Please quote the material exactly, every line of it.
— begin COLLECTED DATA —
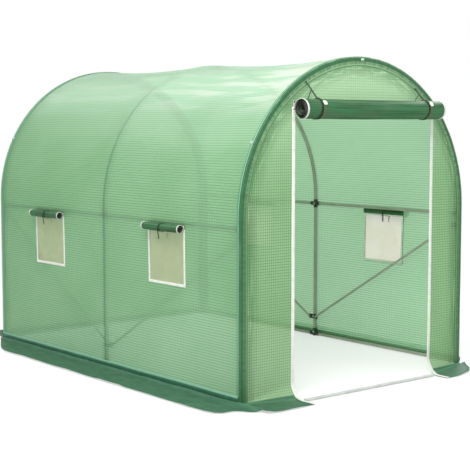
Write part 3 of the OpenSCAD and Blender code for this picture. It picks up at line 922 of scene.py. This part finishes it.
def frontFlap(name, node, side):
    edge = np.array(flaps["frontLeftEdge"] if side < 0 else flaps["frontRightEdge"])
    inSide = columnX <= doorLeft + 1e-6 if side < 0 else columnX >= doorRight - 1e-6
    x = columnX[inSide]
    share = doorShare(x)
    last = lastTurn[inSide]
    turns = np.linspace(0, 1, 8)[:, None]
    curve = flarePoint(x, last + (math.pi / 2 - last) * turns)
    edgeX = np.interp(share, edge[:, 0], edge[:, 1])
    edgeAhead = np.interp(share, edge[:, 0], edge[:, 2]) - faceY
    edgeAhead = edgeAhead + 0.005 * softNoise(x / 0.06, 0.5, 53)
    run = np.linspace(0, 1, 20)[1:, None]
    reach = flareSize(x)[1]
    ahead = reach + (edgeAhead - reach) * run
    flatX = x + footShift(x, ahead) + (edgeX - x - footShift(x, edgeAhead)) * run
    flatY = -faceY - ahead
    calm = 1 - 0.8 * ease(share, 0.6, 0.92)
    flatZ = flaps["lift"] + (groundHeight(flatX, flatY, run, 57) - flaps["lift"]) * calm
    flatZ = flatZ * ease(run, 0, 0.25)
    hoopEdge = (1 - ease(share, 0.0, 0.14)) * ease(run, 0.05, 0.4)
    flatZ = flatZ + filmHalf * (1 - ease(run, 0, 0.25)) + flaps["hoopLift"] * hoopEdge
    points = np.concatenate([curve, stacked(flatX, flatY, flatZ)])
    piece = sheetPiece(name, points, stacked(x, runLength(points) - reach * 0.6), flip=True)
    install(piece, "plain_film", plainFilm, node)


def wallLift(out):
    return flaps["wallLift"] * (1 - ease(out, 0.0, 0.16))


def sideFlap(name, node, side):
    front = np.array(flaps["sideFront"] if side < 0 else flaps["sideFrontRight"])
    rear = np.array(flaps["sideRear"])
    out = np.linspace(0, 1, 15)
    along = steps([0, 1], flaps["mesh"] / 2.8)
    startY = -np.interp(out, front[:, 0], front[:, 1])
    stopY = np.interp(out, rear[:, 0], rear[:, 1])
    y = startY + (stopY - startY) * along[:, None]
    inner = skinR + flaps["wallGap"]
    edge = flapReach + 0.006 * softNoise(y / 0.3 + 2.1, 0.5, 61) + 0.004 * softNoise(y / 0.07, 3.5, 62)
    x = side * (inner + (edge - inner) * out)
    points = stacked(x, y, groundHeight(x, y, out, 63 + side) + wallLift(out))
    piece = sheetPiece(name, points, stacked(y, x - side * inner), flip=side < 0)
    install(piece, "plain_film", plainFilm, node)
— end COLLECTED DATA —
**EXERCISE ANSWER**
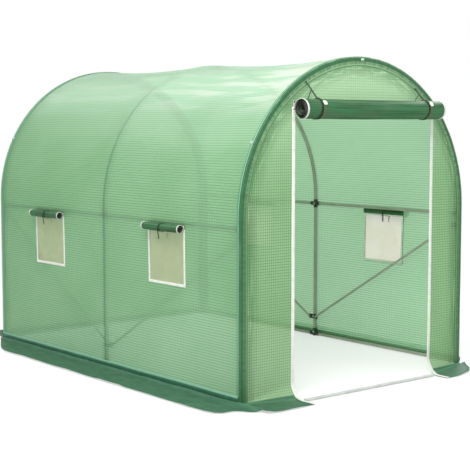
Write part 3 of the OpenSCAD and Blender code for this picture. It picks up at line 922 of scene.py. This part finishes it.
def frontFlap(name, node, side):
    edge = np.array(flaps["frontLeftEdge"] if side < 0 else flaps["frontRightEdge"])
    inSide = columnX <= doorLeft + 1e-6 if side < 0 else columnX >= doorRight - 1e-6
    x = columnX[inSide]
    share = doorShare(x)
    last = lastTurn[inSide]
    turns = np.linspace(0, 1, 8)[:, None]
    curve = flarePoint(x, last + (math.pi / 2 - last) * turns)
    edgeX = np.interp(share, edge[:, 0], edge[:, 1])
    edgeAhead = np.interp(share, edge[:, 0], edge[:, 2]) - faceY
    edgeAhead = edgeAhead + 0.005 * softNoise(x / 0.06, 0.5, 53)
    run = np.linspace(0, 1, 20)[1:, None]
    reach = flareSize(x)[1]
    ahead = reach + (edgeAhead - reach) * run
    flatX = x + footShift(x, ahead) + (edgeX - x - footShift(x, edgeAhead)) * run
    flatY = -faceY - ahead
    calm = 1 - 0.8 * ease(share, 0.6, 0.92)
    flatZ = flaps["lift"] + (groundHeight(flatX, flatY, run, 57) - flaps["lift"]) * calm
    flatZ = flatZ * ease(run, 0, 0.25)
    hoopEdge = (1 - ease(share, 0.0, 0.14)) * ease(run, 0.05, 0.4)
    flatZ = flatZ + filmHalf * (1 - ease(run, 0, 0.25)) + flaps["hoopLift"] * hoopEdge
    points = np.concatenate([curve, stacked(flatX, flatY, flatZ)])
    piece = sheetPiece(name, points, stacked(x, runLength(points) - reach * 0.6), flip=True)
    install(piece, "plain_film", plainFilm, node)


def wallLift(out):
    return flaps["wallLift"] * (1 - ease(out, 0.0, 0.16))


def sideFlap(name, node, side):
    front = np.array(flaps["sideFront"] if side < 0 else flaps["sideFrontRight"])
    rear = np.array(flaps["sideRear"])
    out = np.linspace(0, 1, 15)
    along = steps([0, 1], flaps["mesh"] / 2.8)
    startY = -np.interp(out, front[:, 0], front[:, 1])
    stopY = np.interp(out, rear[:, 0], rear[:, 1])
    y = startY + (stopY - startY) * along[:, None]
    inner = skinR + flaps["wallGap"]
    edge = flapReach + 0.006 * softNoise(y / 0.3 + 2.1, 0.5, 61) + 0.004 * softNoise(y / 0.07, 3.5, 62)
    x = side * (inner + (edge - inner) * out)
    points = stacked(x, y, groundHeight(x, y, out, 63 + side) + wallLift(out))
    piece = sheetPiece(name, points, stacked(y, x - side * inner), flip=side < 0)
    install(piece, "plain_film", plainFilm, node)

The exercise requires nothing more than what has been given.